My most powerful recovery tool has been to heal my emotional pain by expressing the feelings associated with my early hurtful experiences, and having people really listen to me. Remarkable changes happened when I started learning about oppression and the damage it had done to my life. I had been stuck in monologue, and no one knew how to engage me in dialogue. Eventually I learned to express myself and discover who I was born to be. I reclaimed my full self and mind, and I learned that there was nothing wrong with me. Today, with more clarity, I understand what happened to me. I continue to learn how to believe more deeply in myself.
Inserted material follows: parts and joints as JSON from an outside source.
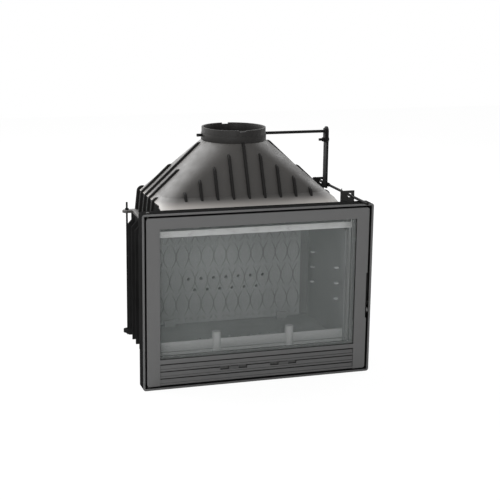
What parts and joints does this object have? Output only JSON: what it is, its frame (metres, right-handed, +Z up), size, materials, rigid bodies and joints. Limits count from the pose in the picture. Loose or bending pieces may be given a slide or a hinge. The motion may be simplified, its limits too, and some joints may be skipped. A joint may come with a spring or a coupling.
{
  "type": "fireplace insert",
  "caption": "Cast-iron fireplace insert: a framed glass door over a louvred air band, a finned firebox, and a ribbed smoke hood with a flue collar and a rod-worked damper.",
  "frame": {"origin": "bottom centre of the bounding box", "axes": "+Z up, front (door) faces -Y, +X to the viewer's right"},
  "size_m": [0.7, 0.443, 0.72],
  "materials": {
    "painted_iron": "satin dark grey heat-proof paint",
    "raw_iron": "matt black-leaded casting",
    "dark_steel": "black steel",
    "bright_steel": "plain zinc-grey steel",
    "glass": "clear heat-proof glass",
    "rope": "woven heat-proof rope and tape"
  },
  "bodies": {
    "stove": {"casing_flange": "painted_iron", "hinge_pin_top": "bright_steel", "hinge_pin_bottom": "bright_steel", "catch_stud": "bright_steel", "left_side_plate": "raw_iron", "right_side_plate": "raw_iron", "rear_plate": "raw_iron", "base_plate": "raw_iron", "front_bolts": "bright_steel", "tie_rods": "bright_steel", "tie_nuts": "bright_steel", "hood": "raw_iron", "flue_collar": "raw_iron", "rod_bracket_rear": "dark_steel", "rod_bracket_front": "bright_steel", "bracket_screws": "bright_steel", "fireback": "raw_iron", "lining_left": "raw_iron", "lining_right": "raw_iron", "smoke_baffle": "raw_iron", "air_wash_strip": "bright_steel", "hearth_plate": "raw_iron", "log_fence": "raw_iron", "fence_post_left": "raw_iron", "fence_post_right": "raw_iron", "air_box": "dark_steel"},
    "door": {"door_frame": "painted_iron", "door_glass": "glass", "glass_gasket": "rope", "glass_clips": "bright_steel", "clip_screws": "bright_steel", "door_seal": "rope", "louvre_panel": "painted_iron", "air_plate": "dark_steel", "latch_pin": "bright_steel"},
    "latch": {"latch_lever": "dark_steel"},
    "air_slide_left": {"air_slide_left": "bright_steel"},
    "air_slide_right": {"air_slide_right": "bright_steel"},
    "damper": {"damper_flap": "raw_iron", "flap_screws": "bright_steel", "damper_shaft": "dark_steel", "damper_lever": "dark_steel", "lever_clamp": "dark_steel", "lever_bolt": "dark_steel", "lever_nut": "dark_steel"},
    "control_rod": {"control_rod": "dark_steel", "rod_stop_pin": "bright_steel", "rod_collar": "dark_steel"}
  },
  "joints": [
    {"name": "door_hinge", "type": "hinge", "parent": "stove", "child": "door", "pos_m": [-0.332, -0.1755, 0.26], "axis": [0, 0, -1], "range_deg": [0, 105]},
    {"name": "latch_turn", "type": "hinge", "parent": "door", "child": "latch", "pos_m": [0.338, -0.1715, 0.216], "axis": [1, 0, 0], "range_deg": [0, 80]},
    {"name": "air_slide_left_shift", "type": "slide", "parent": "door", "child": "air_slide_left", "axis": [1, 0, 0], "range_m": [-0.024, 0.024]},
    {"name": "air_slide_right_shift", "type": "slide", "parent": "door", "child": "air_slide_right", "axis": [1, 0, 0], "range_m": [-0.024, 0.024]},
    {"name": "damper_turn", "type": "hinge", "parent": "stove", "child": "damper", "pos_m": [0, 0.1015, 0.697], "axis": [-1, 0, 0], "range_deg": [-10, 20]},
    {"name": "rod_slide", "type": "slide", "parent": "stove", "child": "control_rod", "axis": [0, -1, 0], "range_m": [-0.03, 0.06]}
  ],
  "couplings": [
    {"joint": "rod_slide", "follows": "damper_turn", "m_per_rad": 0.17}
  ]
}
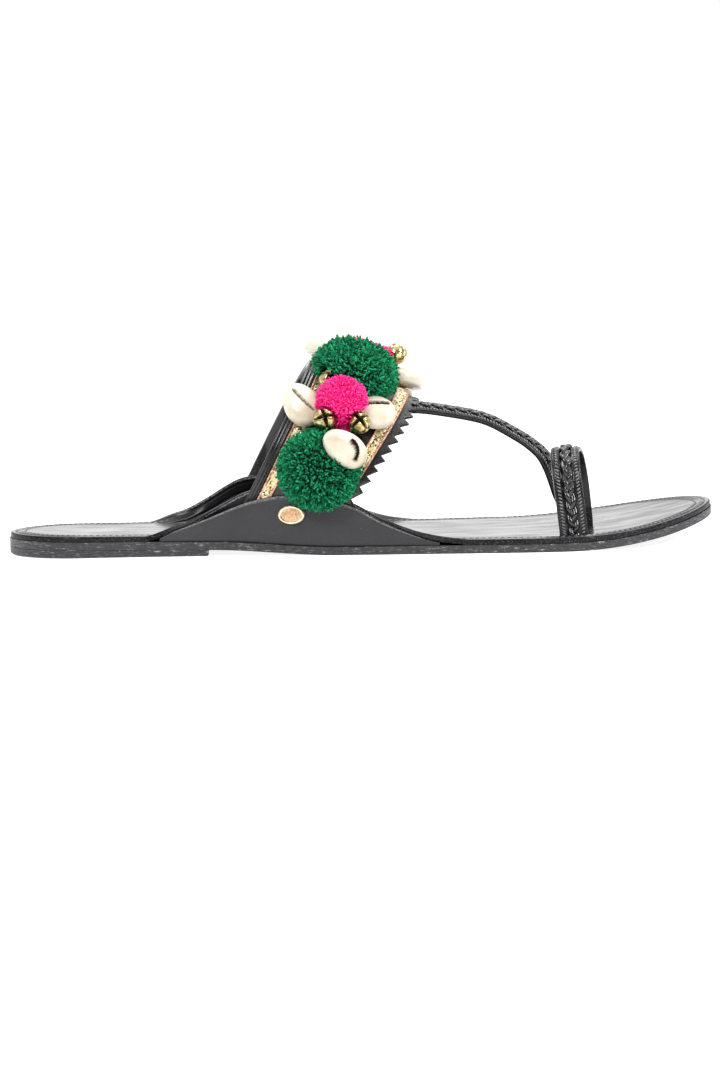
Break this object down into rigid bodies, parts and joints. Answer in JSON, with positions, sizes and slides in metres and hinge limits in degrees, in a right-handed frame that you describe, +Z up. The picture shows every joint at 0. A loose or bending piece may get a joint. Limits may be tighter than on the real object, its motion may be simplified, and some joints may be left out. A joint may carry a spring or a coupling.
{
  "type": "kolhapuri sandal",
  "caption": "Flat leather sandal with turned-up ears, a wide decorated instep strap, a plaited toe strap and a big-toe loop.",
  "frame": {"origin": "on the floor under the middle of the heel", "axes": "+X to the toe, +Y to the outer side of the left foot, +Z up from the floor"},
  "size_m": [0.255, 0.1037, 0.0764],
  "materials": {
    "sole_leather": "gloss",
    "flap_leather": "satin",
    "strap_leather": "satin",
    "gold_ribbon": "metallic thread",
    "green_wool": "matte",
    "pink_wool": "matte",
    "cowrie_shell": "natural shell gloss",
    "brass": "polished",
    "copper_gold": "brushed"
  },
  "bodies": {
    "root": {"heel_lift": "sole_leather", "outsole": "sole_leather", "insole": "sole_leather", "ear_flap_inner": "flap_leather", "ear_flap_outer": "flap_leather", "strap_upper": "strap_leather", "trim_gold_rear": "gold_ribbon", "trim_gold_front": "gold_ribbon", "cowrie_1": "cowrie_shell", "cowrie_2": "cowrie_shell", "cowrie_3": "cowrie_shell", "cowrie_4": "cowrie_shell", "cowrie_5": "cowrie_shell", "cowrie_6": "cowrie_shell", "cowrie_7": "cowrie_shell", "cowrie_8": "cowrie_shell", "cowrie_9": "cowrie_shell", "bell_1": "brass", "bell_2": "brass", "bell_3": "brass", "bell_4": "brass", "bell_5": "brass", "bell_6": "brass", "bell_7": "brass", "pompom_pink_1": "pink_wool", "pompom_pink_2": "pink_wool", "pompom_pink_3": "pink_wool", "pompom_green_1": "green_wool", "pompom_green_2": "green_wool", "pompom_green_3": "green_wool", "pompom_green_4": "green_wool", "rivet_inner": "copper_gold", "rivet_outer": "copper_gold"}
  },
  "joints": []
}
I now serve as the director of the National Coalition for Mental Health Recovery (NCMHR), which was formed in 2006 as a united voice for people with who have experienced mental health recovery. We are 32 States strong; we have a voice on Capitol Hill; and we have a seat at White House policy meetings. We are spreading emotional CPR around the world, teaching people how to assist others through an emotional crisis.
I have also earned a master’s in clinical and community psychology, and I am an artist who has awakened to the power of creative expression as a tool to transform society. I have devoted my life’s work to changing the mental health system so that it better meets the genuine needs of people.